More adventures with bird droppings

June 18, 2012

I was drying my wash out in the backyard today and I decided not to take any of it in, even some things that were already dry, until I came back from my walk.

When I returned and started gathering up the clothing, I discovered that a bird had left its calling card on one of the items (on the collar of a man’s shirt I was using as a nightshirt), an item that was dry, and untainted, when I had left for my walk.

Well, that certainly effectively prevents me from using the shirt, at least until I wash it again (I sprayed it with a stain lifter, who knows whether the stain will come out).

I am thinking about the concept of not cloaking myself in a man’s garment and I am also thinking about what the stained shirt could mean in light of the bird droppings on the Buddha.
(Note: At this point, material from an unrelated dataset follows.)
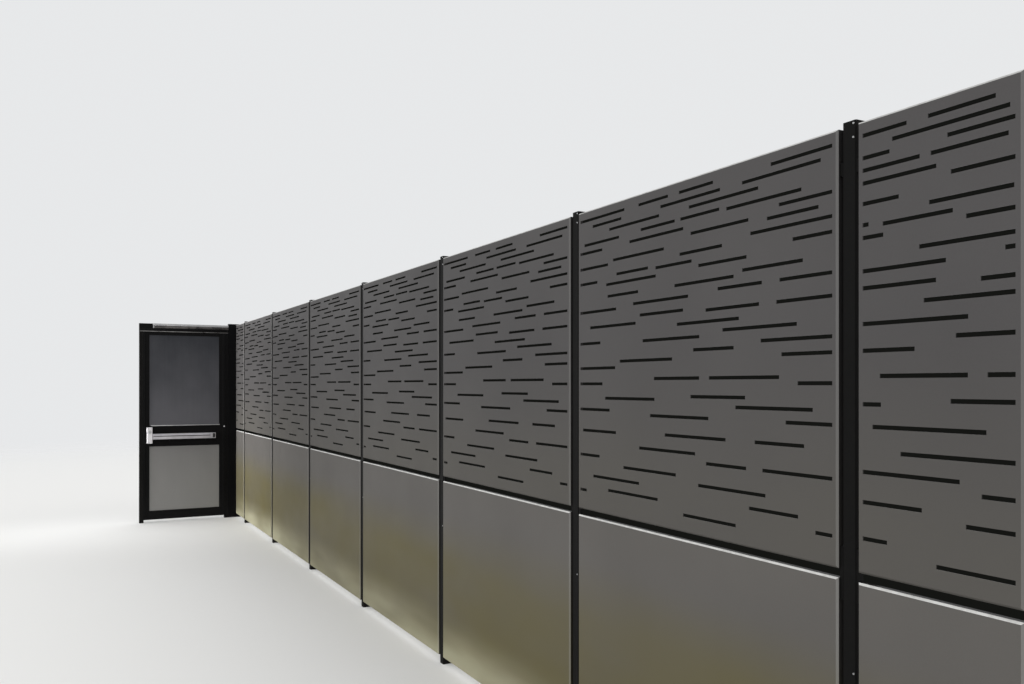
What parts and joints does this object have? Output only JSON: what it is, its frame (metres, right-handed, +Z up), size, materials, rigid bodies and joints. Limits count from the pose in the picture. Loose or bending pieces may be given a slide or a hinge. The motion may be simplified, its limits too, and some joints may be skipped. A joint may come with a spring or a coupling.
{
  "type": "laser cut metal fence",
  "caption": "Street fence of folded sheet-metal trays, the upper ones cut with rows of slits, on black posts, with a hinged exit gate at one end.",
  "frame": {"origin": "middle of the middle post's lower end", "axes": "+X along the fence away from the gate, -Y the street side with the panel faces, +Z up"},
  "size_m": [10.348, 1.244, 2.453],
  "materials": {
    "slit_panels": "satin",
    "plain_panels": "satin",
    "black_posts": "satin",
    "gate_infill": "satin",
    "bar_metal": "brushed"
  },
  "bodies": {
    "fence": {"post_1": "black_posts", "post_2": "black_posts", "post_3": "black_posts", "post_4": "black_posts", "post_5": "black_posts", "post_6": "black_posts", "post_7": "black_posts", "post_8": "black_posts", "post_9": "black_posts", "lower_panel_1": "plain_panels", "lower_panel_2": "plain_panels", "lower_panel_3": "plain_panels", "lower_panel_4": "plain_panels", "lower_panel_5": "plain_panels", "lower_panel_6": "plain_panels", "lower_panel_7": "plain_panels", "lower_panel_8": "plain_panels", "upper_panel_1": "slit_panels", "upper_panel_2": "slit_panels", "upper_panel_3": "slit_panels", "upper_panel_4": "slit_panels", "upper_panel_5": "slit_panels", "upper_panel_6": "slit_panels", "upper_panel_7": "slit_panels", "upper_panel_8": "slit_panels", "corner_post": "black_posts", "hinge_jamb": "black_posts", "latch_jamb": "black_posts", "gate_header": "black_posts", "hinge_pin_1": "black_posts", "hinge_pin_2": "black_posts"},
    "gate_leaf": {"leaf_frame": "black_posts", "lower_infill": "gate_infill", "upper_infill": "gate_infill", "bar_rail": "bar_metal", "bar_end_cap": "bar_metal", "latch_case": "bar_metal", "hinge_knuckle_1": "black_posts", "hinge_knuckle_2": "black_posts"},
    "push_pad": {"push_pad": "bar_metal"}
  },
  "joints": [
    {"name": "gate_hinge", "type": "hinge", "parent": "fence", "child": "gate_leaf", "pos_m": [-5.175, -0.203, 0], "axis": [0, 0, -1], "range_deg": [0, 90]},
    {"name": "push_pad_slide", "type": "slide", "parent": "gate_leaf", "child": "push_pad", "axis": [-1, 0, 0], "range_m": [0, 0.012]}
  ]
}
The statue doesn’t mind the droppings on the body itself, and with the shirt, the droppings are on a covering (a piece of clothing) I can remove.  But there is a contrast, and it makes the situation with the shirt remind me of witnessing my experiences and my reactions to them — the witnessed version is much easier to remove than my participatory reaction in the moment while I am engaged in the interaction.  Until, perhaps, I become as equanimous as the Buddha.